It’s seven o’clock and I’m completely brain dead. I can’t even imagine how my kids feel, but they’re resilient. Or so I’m told.
We’ve been at this online school thing for three and a half weeks now, and the kids are just getting the hang of the new routine. I have to say: their schools have been amazing, considering. We get regular updates from the teachers and the administration. The schedules are mostly clear-cut and consistent. They were able to keep classes like PE and art and band in the curriculum, despite the challenges of teaching an 11-year-old to play the flute via video call or organizing a virtual dance party for 35 fourth graders. I’m cautiously optimistic.

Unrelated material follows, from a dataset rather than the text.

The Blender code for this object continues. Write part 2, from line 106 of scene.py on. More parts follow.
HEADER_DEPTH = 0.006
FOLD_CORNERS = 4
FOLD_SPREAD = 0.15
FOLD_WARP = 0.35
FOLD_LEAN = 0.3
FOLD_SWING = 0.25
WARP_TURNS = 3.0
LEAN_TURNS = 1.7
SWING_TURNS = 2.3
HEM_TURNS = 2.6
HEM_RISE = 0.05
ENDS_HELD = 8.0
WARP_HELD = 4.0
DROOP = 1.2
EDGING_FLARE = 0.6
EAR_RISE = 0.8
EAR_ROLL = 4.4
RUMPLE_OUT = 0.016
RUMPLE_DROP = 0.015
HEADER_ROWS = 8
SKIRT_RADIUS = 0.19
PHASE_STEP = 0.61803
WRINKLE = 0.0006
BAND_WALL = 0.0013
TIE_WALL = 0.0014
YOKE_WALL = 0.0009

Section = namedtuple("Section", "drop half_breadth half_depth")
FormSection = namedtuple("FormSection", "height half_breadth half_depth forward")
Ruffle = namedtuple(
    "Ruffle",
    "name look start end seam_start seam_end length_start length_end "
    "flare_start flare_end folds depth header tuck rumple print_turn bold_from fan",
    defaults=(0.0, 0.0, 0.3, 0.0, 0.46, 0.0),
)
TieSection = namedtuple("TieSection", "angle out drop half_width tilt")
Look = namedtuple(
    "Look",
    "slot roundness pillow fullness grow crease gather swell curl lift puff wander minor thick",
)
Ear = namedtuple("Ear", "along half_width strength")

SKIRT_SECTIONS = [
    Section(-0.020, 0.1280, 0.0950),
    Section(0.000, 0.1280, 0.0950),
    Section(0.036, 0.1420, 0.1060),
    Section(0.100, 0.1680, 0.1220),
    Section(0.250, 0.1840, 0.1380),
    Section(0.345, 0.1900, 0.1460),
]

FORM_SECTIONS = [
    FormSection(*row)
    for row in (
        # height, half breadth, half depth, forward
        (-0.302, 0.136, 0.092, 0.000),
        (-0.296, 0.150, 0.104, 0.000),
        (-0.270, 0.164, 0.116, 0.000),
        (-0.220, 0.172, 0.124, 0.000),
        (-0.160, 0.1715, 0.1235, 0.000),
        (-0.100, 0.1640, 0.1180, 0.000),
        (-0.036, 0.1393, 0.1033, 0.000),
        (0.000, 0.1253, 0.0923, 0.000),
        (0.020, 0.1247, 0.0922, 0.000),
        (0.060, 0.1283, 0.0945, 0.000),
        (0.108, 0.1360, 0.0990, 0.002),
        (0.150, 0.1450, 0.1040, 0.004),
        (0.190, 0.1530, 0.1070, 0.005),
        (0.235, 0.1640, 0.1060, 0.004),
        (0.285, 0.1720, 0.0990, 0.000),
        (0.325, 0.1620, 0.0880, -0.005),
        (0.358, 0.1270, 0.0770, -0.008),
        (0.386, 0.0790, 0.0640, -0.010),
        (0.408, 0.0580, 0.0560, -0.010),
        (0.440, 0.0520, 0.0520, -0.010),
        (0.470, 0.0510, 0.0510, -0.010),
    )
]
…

Still, keeping them on task requires the kind of creative energy I normally save for my own work. Instead of outlining a new story, I’m populating multiple Google calendars with class times, appointments, homework check-ins, Taekwondo practices (outside in the park as long as the weather holds), library book pick-ups, and online playdates. Instead of sending my characters on adventures, I’m moderating conflicts between siblings and leading long discussions on Internet safety.

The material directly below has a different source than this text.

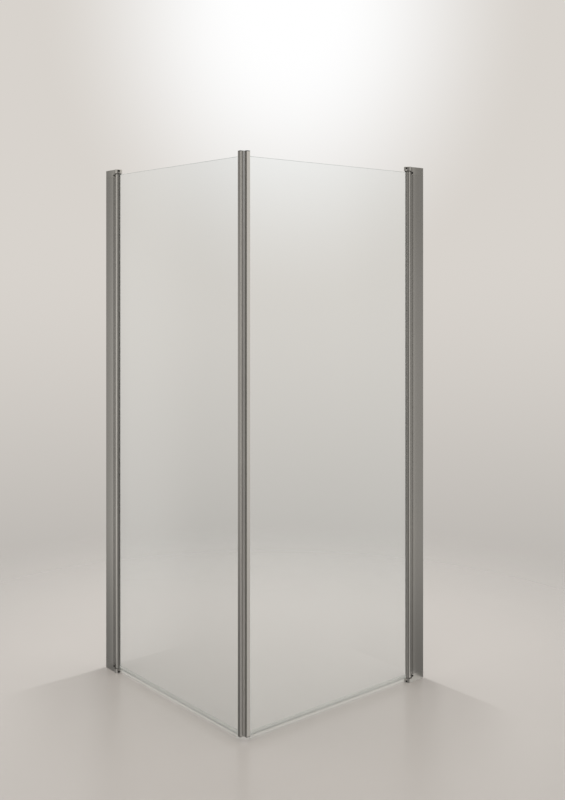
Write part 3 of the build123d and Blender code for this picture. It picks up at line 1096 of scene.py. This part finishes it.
left_rise = add_node(
    tree,
    "ShaderNodeMapRange",
    smooth,
    {
        "Value": height,
        "From Min": left_rise_heights[0],
        "From Max": left_rise_heights[1],
        "To Min": left_foot,
    },
)
left_fall = add_node(
    tree,
    "ShaderNodeMapRange",
    smooth,
    {
        "Value": height,
        "From Min": left_fall_heights[0],
        "From Max": left_fall_heights[1],
        "To Min": left_level,
        "To Max": left_level * left_head,
    },
)
left_tone = add_node(
    tree, "ShaderNodeMath", {"operation": "MULTIPLY"}, {0: left_rise.outputs[0], 1: left_fall.outputs[0]}
)
to_left = add_node(
    tree, "ShaderNodeVectorMath", {"operation": "DOT_PRODUCT"}, {0: direction, 1: level_direction(left_deg)}
)
sides = add_node(
    tree,
    "ShaderNodeMapRange",
    smooth,
    {
        "Value": to_left.outputs["Value"],
        "From Min": left_edge[0],
        "From Max": left_edge[1],
        "To Min": right_level,
        "To Max": left_tone.outputs[0],
    },
)
to_viewer = add_node(
    tree, "ShaderNodeVectorMath", {"operation": "DOT_PRODUCT"}, {0: direction, 1: level_direction(viewer_deg)}
)
behind_viewer = add_node(
    tree,
    "ShaderNodeMapRange",
    smooth,
    {"Value": to_viewer.outputs["Value"], "From Min": viewer_edge[0], "From Max": viewer_edge[1]},
)
around = add_node(
    tree,
    "ShaderNodeMix",
    {"data_type": "FLOAT"},
    {"Factor": behind_viewer.outputs[0], "A": sides.outputs[0], "B": viewer_level},
)
sink = add_node(
    tree,
    "ShaderNodeMapRange",
    smooth,
    {
        "Value": height,
        "From Min": around_foot_heights[0],
        "From Max": around_foot_heights[1],
        "To Min": around_foot,
    },
)
mirror_level = add_node(
    tree, "ShaderNodeMath", {"operation": "MULTIPLY"}, {0: around.outputs["Result"], 1: sink.outputs[0]}
)
mirrored = add_node(
    tree, "ShaderNodeBackground", None, {"Color": linear("#FFFDFA"), "Strength": mirror_level.outputs[0]}
)
fill = add_node(tree, "ShaderNodeBackground", None, {"Color": linear("#FFFDFB"), "Strength": fill_strength})
path = add_node(tree, "ShaderNodeLightPath")
not_seen = add_node(
    tree,
    "ShaderNodeMixShader",
    None,
    {0: path.outputs["Is Glossy Ray"], 1: fill.outputs[0], 2: mirrored.outputs[0]},
)
direct = add_node(
    tree,
    "ShaderNodeMath",
    {"operation": "MAXIMUM"},
    {0: path.outputs["Is Camera Ray"], 1: path.outputs["Is Transmission Ray"]},
)
surface = add_node(
    tree, "ShaderNodeMixShader", None, {0: direct.outputs[0], 1: not_seen.outputs[0], 2: seen.outputs[0]}
)
add_node(tree, "ShaderNodeOutputWorld", None, {"Surface": surface.outputs[0]})

lamp_data = bpy.data.lights.new("soft_top_light", "SUN")
lamp_data.energy = soft_top
lamp_data.angle = math.radians(soft_top_deg)
lamp_data.color = linear("#FFFBF6")[:3]
lamp = bpy.data.objects.new("soft_top_light", lamp_data)
bpy.context.scene.collection.objects.link(lamp)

We won’t even talk about meals and snacks, and how much energy goes into making sure everybody is eating well and nobody’s blood sugar is crashing at the wrong time. A friend pointed out that I’ve always lived comfortably enough that these kind of mental gymnastics are new for me. She was right; I’m using parts of my brain I’ve never needed before. It’s a humbling thought.
This afternoon I stood in the kitchen for a full three minutes just staring at the glass in my hand. I couldn’t remember what I meant to do with it. Fill it? Put it in the dishwasher? Set it on the counter? I felt drained, like I’d been working nonstop, and I didn’t even have anything to show for it. No stories, no blog posts, hardly even a Facebook status.
On the other hand, my sixth grader is done with his homework, and my fourth grader is happily reading a new library book. They both know when they need to be online tomorrow morning. They stuffed their faces with spaghetti at dinner and if they haven’t wiped off their milk mustaches, well, some battles aren’t worth fighting right now.
And I did manage to write this, so maybe these mental gymnastics are just the sort of exercise I need to stretch my mind.